_Work instructions_. Copy only this: the line containing "Continue the Blender", the line containing "return finish, finish.node_tree.links.new, shader, coords", and every line between them, exactly as written.

Records from a data source:

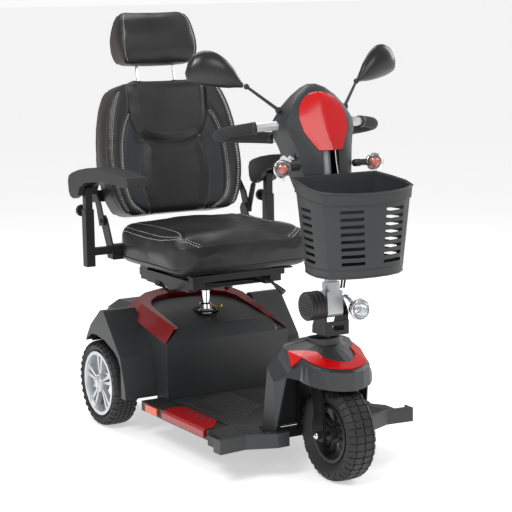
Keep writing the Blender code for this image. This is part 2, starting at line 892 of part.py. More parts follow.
def basket_plan(t, inset):
    """The plan outline at height fraction t, as x, y pairs from the back right corner round the front."""
    low = (
        (0.099, -0.460),
        (0.112, -0.500),
        (0.120, -0.545),
        (0.111, -0.586),
        (0.084, -0.608),
        (0.045, -0.621),
        (0, -0.625),
    )
    high = (
        (0.122, -0.450),
        (0.136, -0.500),
        (0.143, -0.552),
        (0.133, -0.594),
        (0.102, -0.615),
        (0.055, -0.629),
        (0, -0.634),
    )
    out = []
    for (x0, y0), (x1, y1) in zip(low, high):
        x, y = x0 + (x1 - x0) * t, y0 + (y1 - y0) * t
        mid_y = BASKET_Y
        reach = math.hypot(x, y - mid_y)
        out.append((x * (1 - inset / reach), mid_y + (y - mid_y) * (1 - inset / reach)))
    return out + [(-x, y) for x, y in out[-2::-1]]


def rim_z(y):
    return 0.772 + (y + 0.634) * 0.152


def basket_ring(t, inset, z_low, lift=0.0):
    return [(x, y, z_low + (rim_z(y) + lift - z_low) * t) for x, y in basket_plan(t, inset)]


basket = loft([basket_ring(t, 0, 0.560) for t in (0, 0.5, 1)], "tub")
rim_band = loft([basket_ring(t, -0.0035, 0.560) for t in (0.86, 1.0)], "rim_band")
inside = loft([basket_ring(t, 0.0035, 0.5640, 0.0) for t in (0, 0.5, 1.02)], "tub_inside")
bm = bmesh.new()
for row in range(8):
    z = 0.598 + row * 0.0185
    t = (z - 0.56) / 0.21
    spread = 1 + 0.16 * t
    for x, y, turn, long in (
        (-0.128, -0.515, 90, 0.062),
        (0.128, -0.515, 90, 0.062),
        (-0.056, -0.617, -12, 0.062),
        (0.056, -0.617, 12, 0.062),
    ):
        place = Matrix.Translation((x * spread, y, z)) @ Matrix.Rotation(math.radians(turn), 4, "Z")
        bmesh.ops.create_cube(bm, size=1, matrix=place @ Matrix.Diagonal((long, 0.05, 0.0085, 1)))
slots = helper("slots", bm)
node("basket", "plastic_charcoal", basket, adds=[rim_band], cuts=[inside, slots], origin=(0, -0.452, 0.68))

# Head cover: rows of an arched section from the apex down to the two legs
HEAD_ROWS = (
    (1.0270, 0.012, -0.346, -0.338),
    (1.0180, 0.033, -0.362, -0.3365),
    (0.9980, 0.060, -0.377, -0.3330),
    (0.9700, 0.087, -0.389, -0.3280),
    (0.9350, 0.108, -0.402, -0.3220),
    (0.9120, 0.107, -0.412, -0.3180),
    (0.8900, 0.098, -0.421, -0.3130),
    (0.8620, 0.088, -0.433, -0.3200),
    (0.8200, 0.081, -0.438, -0.3380),
    (0.7650, 0.073, -0.439, -0.3660),
)
HEAD_COLUMNS = ((1.0, 0.0), (0.995, 0.45), (0.93, 0.74), (0.70, 0.90), (0.36, 0.97), (0.0, 1.0))


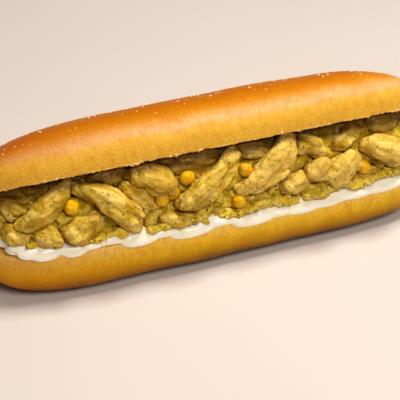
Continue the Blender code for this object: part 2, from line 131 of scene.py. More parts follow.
def new_finish(name, **settings):
    """A material, its tree's links, its Principled shader and the Object coordinates."""
    finish = bpy.data.materials.new(name)
    finish.use_nodes = True
    shader = finish.node_tree.nodes["Principled BSDF"]
    for setting, value in settings.items():
        shader.inputs[setting.replace("_", " ")].default_value = value
    coords = add_node(finish, "TexCoord").outputs["Object"]
    return finish, finish.node_tree.links.new, shader, coords


def lay_over(finish, base, layers, blend="MIX"):
    """Lays colours over a base colour. A layer is a colour and one or two ranges. Over a range, a
    value goes from one level to another and the layer's share with it, and two shares multiply."""
    for colour, *ranges in layers:
        share = 1.0
        for value, low, high, at_low, at_high in ranges:
            limits = {"From Min": low, "From Max": high, "To Min": at_low, "To Max": at_high}
            part = add_node(finish, "MapRange", {"Value": value, **limits})
            product = {"Value": share, "Value_001": part}
            share = add_node(finish, "Math", product, operation="MULTIPLY")
        inputs = {"Factor_Float": share, "A_Color": base, "B_Color": linear(colour)}
        base = add_node(finish, "Mix", inputs, data_type="RGBA", blend_type=blend)
    return base


def emboss(finish, shader, *patterns):
    """Raises a finish's surface by one or more patterns, each with its strength and height."""
    below = {}
    for pattern, strength, height in patterns:
        inputs = {"Height": pattern, "Strength": strength, "Distance": height, **below}
        below = {"Normal": add_node(finish, "Bump", inputs)}
    finish.node_tree.links.new(below["Normal"].outputs[0], shader.inputs["Normal"])


def clamped(value, low=0, high=1):
    return min(max(value, low), high)


def signed_power(value, power):
    return math.copysign(abs(value) ** power, value)


def mark(piece, name, kind, values):
    """Stores a value or a vector for each vertex of a piece, for its material."""
    slots = piece.data.attributes.new(name, kind, "POINT")
    key = "vector" if kind == "FLOAT_VECTOR" else "value"
    slots.data.foreach_set(key, np.asarray(values, np.float32).ravel())


def half_roll(name, half_width, belly, height, squareness, blunt_widths, blunt_height, seed, hand):
    """Half a roll with its cut face on the plane z = 0: a ring drawn along the roll and resized.

    The higher a bluntness, the later that end narrows. The left end's comes first.
    """
    edge = half_width * (1 - EDGE_TUCK)
    ring = [(-edge, 0.0)]
    ring += [(-half_width * (1 - EDGE_TUCK * (1 - s) ** 1.6), belly * s) for s in WALL_STEPS]
    wall = ring[:]
    for step in range(ARC_STEPS + 1):
        angle = math.pi * step / ARC_STEPS
        across = -half_width * signed_power(math.cos(angle), ARC_ROUNDNESS)
        ring.append((across, belly + (height - belly) * abs(math.sin(angle)) ** squareness))
    ring += [(-across, up) for across, up in wall[::-1]]
    ring += [(edge * share, CUT_DOME * (1 - share**2)) for share in CUT_STEPS]

    stations = []
    for step in range(ROLL_STATIONS):
        u = 2 * step / (ROLL_STATIONS - 1) - 1
        stations.append(0.997 * ROLL_HALF_LENGTH * (0.1 * u + 0.9 * math.sin(u * math.pi / 2)))

    def size(x):
        reach = min(abs(x) / ROLL_HALF_LENGTH, 1)
        blunts = (blunt_widths[x > 0], blunt_height)
        return [(1 - reach**blunt) ** (1 / TIP_ROUNDNESS) for blunt in blunts]

    bpy.ops.mesh.primitive_circle_add(vertices=len(ring), radius=half_width)
    half = bpy.context.object
    half.name = half.data.name = name
    wide, tall = size(stations[0])
    for vertex, (across, up) in zip(half.data.vertices, ring):
        vertex.co = (stations[0], across * wide, up * tall)
    select_only(half)
    bpy.ops.object.mode_set(mode="EDIT")
    bpy.ops.mesh.select_all(action="SELECT")
    for x, next_x in zip(stations, stations[1:]):
        (wide, tall), (next_wide, next_tall) = size(x), size(next_x)
        bpy.ops.mesh.extrude_region_move(TRANSFORM_OT_translate={"value": (next_x - x, 0, 0)})
        bpy.ops.transform.resize(
            value=(1, next_wide / wide, next_tall / tall), center_override=(next_x, 0, 0)
        )
    for side in (1, -1):
        bpy.ops.mesh.extrude_region_move(TRANSFORM_OT_translate={"value": (side * TIP_CAP, 0, 0)})
        bpy.ops.mesh.merge(type="CENTER")
        bpy.ops.mesh.select_all(action="DESELECT")
        bpy.ops.object.mode_set(mode="OBJECT")
        for vertex in half.data.vertices:
            vertex.select = abs(vertex.co.x - stations[0]) < 0.01 * MM
        for line in half.data.edges:
            line.select = all(half.data.vertices[i].select for i in line.vertices)
        bpy.ops.object.mode_set(mode="EDIT")
    bpy.ops.mesh.select_all(action="SELECT")
    bpy.ops.mesh.normals_make_consistent(inside=False)
    bpy.ops.object.mode_set(mode="OBJECT")
    add_modifier(half, "SUBSURF", levels=2, render_levels=2)

    shift = Vector((seed, 2.3 * seed, -1.7 * seed))
    for vertex in half.data.vertices:
        x, across, up = vertex.co
        spot = Vector((x, hand * across, up))
        push = 1 + CRUST_WAVE / HEEL_HALF_WIDTH * noise.noise(spot / CRUST_WAVELENGTH + shift)
        torn = max(1 - abs(up) / TORN_REACH, 0) * (abs(across) > 0.8 * half_width * size(x)[0])
        rough = 0.7 * noise.noise(spot / SHRED_PITCH) + noise.noise(spot / NICK_PITCH + shift)
        rough *= 0.4 + max(noise.noise(spot / TEAR_PITCH - shift), 0) * 2.2
        vertex.co.y = across * push
        vertex.co.z = up * push + torn * rough * TORN_EDGE
    half.data.shade_smooth()
    inner = [
        edge * size(v.co.x)[0] - abs(v.co.y) if v.co.z < TORN_REACH else 0
        for v in half.data.vertices
    ]
    mark(half, "cut", "FLOAT", np.clip(np.array(inner) / CRUMB_BORDER, 0, 1))
    return half


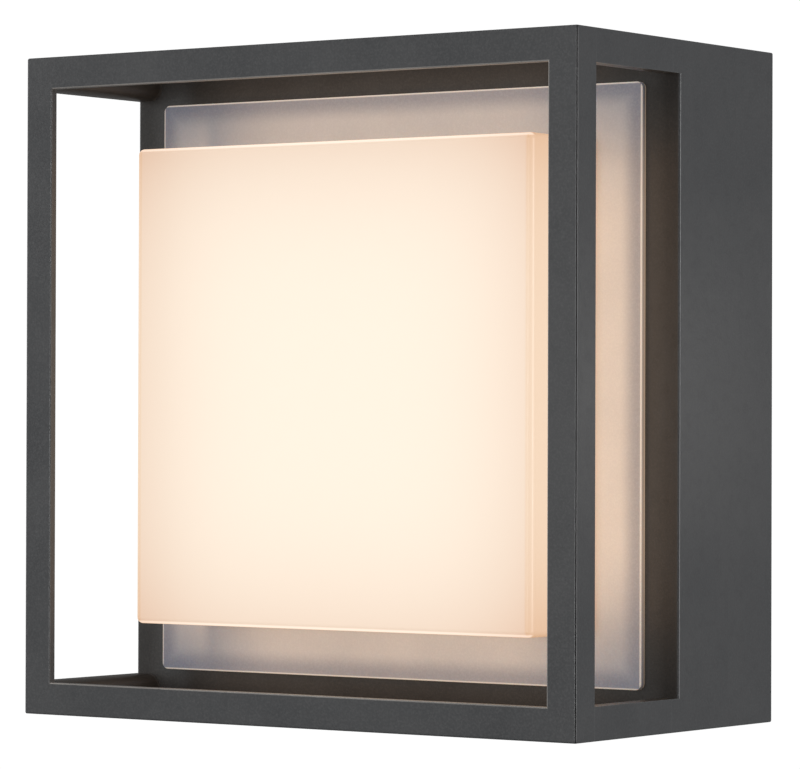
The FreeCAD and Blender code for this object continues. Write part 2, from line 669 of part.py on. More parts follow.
b = new_body("driver_case")
s = sketch(b, "driver_outline", "D_GEAR_BACK - driver_thk")
rect(s, "driver_l", "driver_w", "0", "driver_z")
pad(b, s, "driver_thk")
fillet(b, "driver_corner_round", "2.5",
       lambda q, e: along(q, "Y") and near(abs(q.XMin), val("driver_l/2")), 4)
s = sketch(b, "driver_ears", "D_GEAR_BACK - 3")
rect(s, "driver_l + 22", "16", "0", "driver_z")
pad(b, s, "3")
s = sketch(b, "driver_ear_holes", "D_GEAR_BACK - 3")
for sx in ("-1 * ", ""):
    circle(s, "clear_r", sx + "ear_x", "driver_z")
pocket(b, s, "3")
s = sketch(b, "driver_ports", "driver_l / 2 - 3", role="YZ_Plane")
circle(s, "wire_r + 0.1", "0 - wire_dist", "driver_z - 4")
circle(s, "wire_r + 0.1", "0 - wire_dist", "driver_z + 4")
before = volume(b)
f = b.newObject("PartDesign::Pocket", "driver_ports_right")
f.Profile = s
f.Reversed = True
f.setExpression("Length", x("4"))
doc.recompute()
grew(b, before, -1, "driver_ports_right")
s = sketch(b, "driver_ports_in", "3 - driver_l / 2", role="YZ_Plane")
circle(s, "wire_r + 0.1", "0 - wire_dist", "driver_z - 4")
circle(s, "wire_r + 0.1", "0 - wire_dist", "driver_z + 4")
before = volume(b)
f = b.newObject("PartDesign::Pocket", "driver_ports_left")
f.Profile = s
f.setExpression("Length", x("4"))
doc.recompute()
grew(b, before, -1, "driver_ports_left")
node("driver_case", b)

b = new_body("driver_lid")
s = sketch(b, "lid_outline", "D_GEAR_BACK - driver_thk - driver_lid")
rect(s, "driver_l", "driver_w", "0", "driver_z")
pad(b, s, "driver_lid")
fillet(b, "lid_corner_round", "2.5",
       lambda q, e: along(q, "Y") and near(abs(q.XMin), val("driver_l/2")), 4)
YL = -val("D_GEAR_BACK - driver_thk - driver_lid")
fillet(b, "lid_top_round", "1", lambda q, e: near(q.YMin, YL) and near(q.YMax, YL))
node("driver_lid", b)

# Three-pole terminal block: a plastic body with three channels, brass clamps in them, and two screws a pole.
poles = ("-1 * term_pitch", "0", "term_pitch")
T0, T1 = "D_GEAR_BACK - term_thk", "D_GEAR_BACK"
blk = box("term_block", "term_l", T0, T1, "term_w", "0", "term_z")
blk = soften("term_block_soft", blk, "1", lambda q, e: near(q.YMin, -val(T0)) and near(q.YMax, -val(T0)))
tools = []
for k, cx in enumerate(poles):
    tools.append(box("term_channel_%d" % k, "5.2", "wire_dist - 3.6", "wire_dist + 2.6", "term_w + 2", cx, "term_z"))
    for m, dz in enumerate(("-5", "+5")):
        tools.append(rod("term_well_%d%d" % (k, m), "2.1", T0 + " - 1", "wire_dist - 3", cx, "term_z " + dz))
for k, cx in enumerate(("-1 * term_pitch / 2", "term_pitch / 2")):
    tools.append(rod("term_fix_%d" % k, "1.3", T0 + " - 1", T1 + " + 1", cx, "term_z"))
    tools.append(rod("term_fix_well_%d" % k, "2.1", T0 + " - 1", T1 + " - 4", cx, "term_z"))
node("terminal_block", cut("terminal_block_cut", blk, fuse("term_tools", tools)))

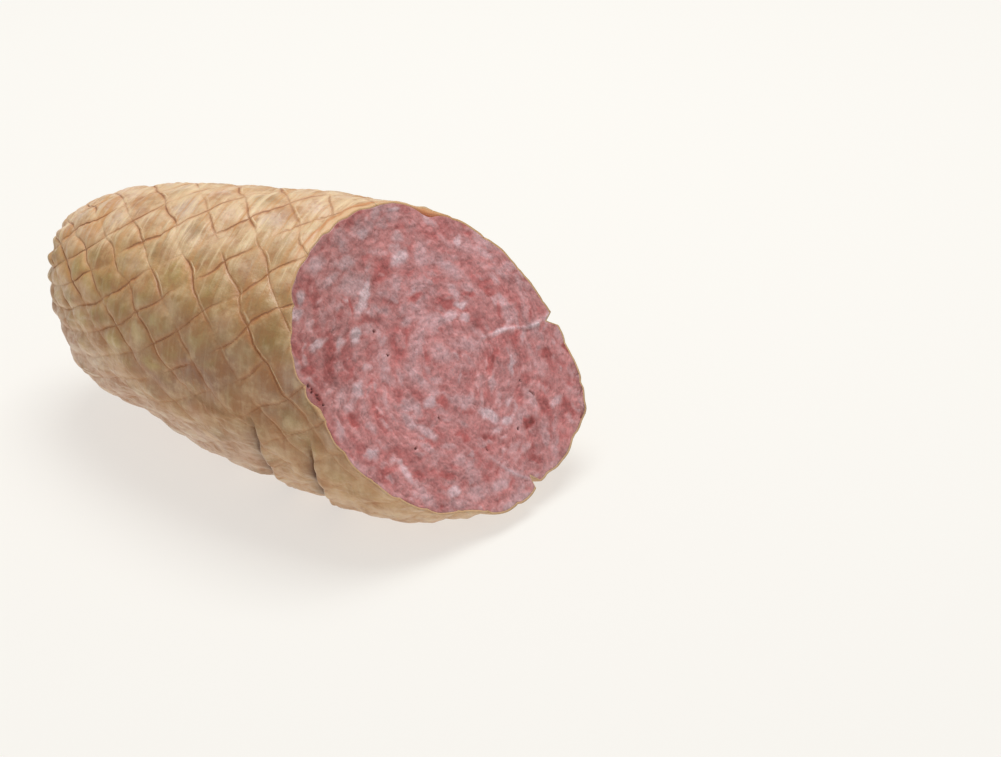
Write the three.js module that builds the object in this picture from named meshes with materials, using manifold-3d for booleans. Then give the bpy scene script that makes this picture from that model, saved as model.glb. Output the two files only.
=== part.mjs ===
// A cooked pork sausage in a natural casing that carries the marks of its net, cut on the slant.
// Millimetres. +X runs along the sausage from its closed end to its cut end, +Z is up, and it
// lies on Z = 0. Angles round the sausage are in degrees: 0 faces +Y, 90 is the top, 180 faces
// -Y and 270 is the underside.
import * as THREE from 'three';
import { mergeVertices } from 'three/addons/utils/BufferGeometryUtils.js';
import Module from 'manifold-3d';

// ---------------------------------------------------------------- driving dimensions

// The body, along X from the closed end's tip at -LENGTH to the middle of the cut at 0.
const LENGTH = 173.4;
const HALF_WIDTH = 56.6;
const HALF_HEIGHT = 56;
const PRESSED_FLAT = 1.5; // how far its own weight presses the underside
const GIRTH = [1, 0.034, -0.11, 0.05]; // the girth as a cubic in the share of the length
const END_BLUNTNESS = 1.89; // how late the closed end begins to narrow
const END_ROUNDNESS = 2.77; // how squarely it then closes
const END_LIFT = 4.3; // how far the tip bends upwards
const LIFT_START = 0.35; // the share of the length where that begins
const END_SWING = 21.4; // how far the tip bends towards +Y
const SWING_START = 0;

// How each ring strays from round: the number of lobes, then their cosine and sine parts as
// [steady, change along the length, bow along the length], as shares of the radius.
const LOBES = [
  { count: 2, cosine: [0.009, 0.01, 0.019], sine: [0.023, -0.028, 0.005] },
  { count: 3, cosine: [-0.006, -0.012, 0.012], sine: [0.02, -0.011, -0.021] },
  { count: 4, cosine: [0, 0.005, -0.011], sine: [-0.003, -0.004, 0] },
];

// Soft swellings and hollows of the flank.
const SWELLING_SPREAD = 24; // degrees
const SWELLINGS = [
  { x: 40, angle: 235, rise: -12.8, reach: 24 },
  { x: 29, angle: 212, rise: -10.4, reach: 24 },
  { x: -90, angle: 237, rise: 3.1, reach: 24 },
  { x: -143, angle: 227, rise: 7.6, reach: 24 },
  { x: -88, angle: 272, rise: 2.4, reach: 30 },
];

// The slanted cut through (0, 0, HALF_HEIGHT): its face looks along +X, turned towards -Y and
// tipped up by these angles.
const CUT_TURN = 18.8;
const CUT_TIP = 36;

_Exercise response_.
Continue the Blender code for this object: part 2, from line 131 of scene.py. More parts follow.
def new_finish(name, **settings):
    """A material, its tree's links, its Principled shader and the Object coordinates."""
    finish = bpy.data.materials.new(name)
    finish.use_nodes = True
    shader = finish.node_tree.nodes["Principled BSDF"]
    for setting, value in settings.items():
        shader.inputs[setting.replace("_", " ")].default_value = value
    coords = add_node(finish, "TexCoord").outputs["Object"]
    return finish, finish.node_tree.links.new, shader, coords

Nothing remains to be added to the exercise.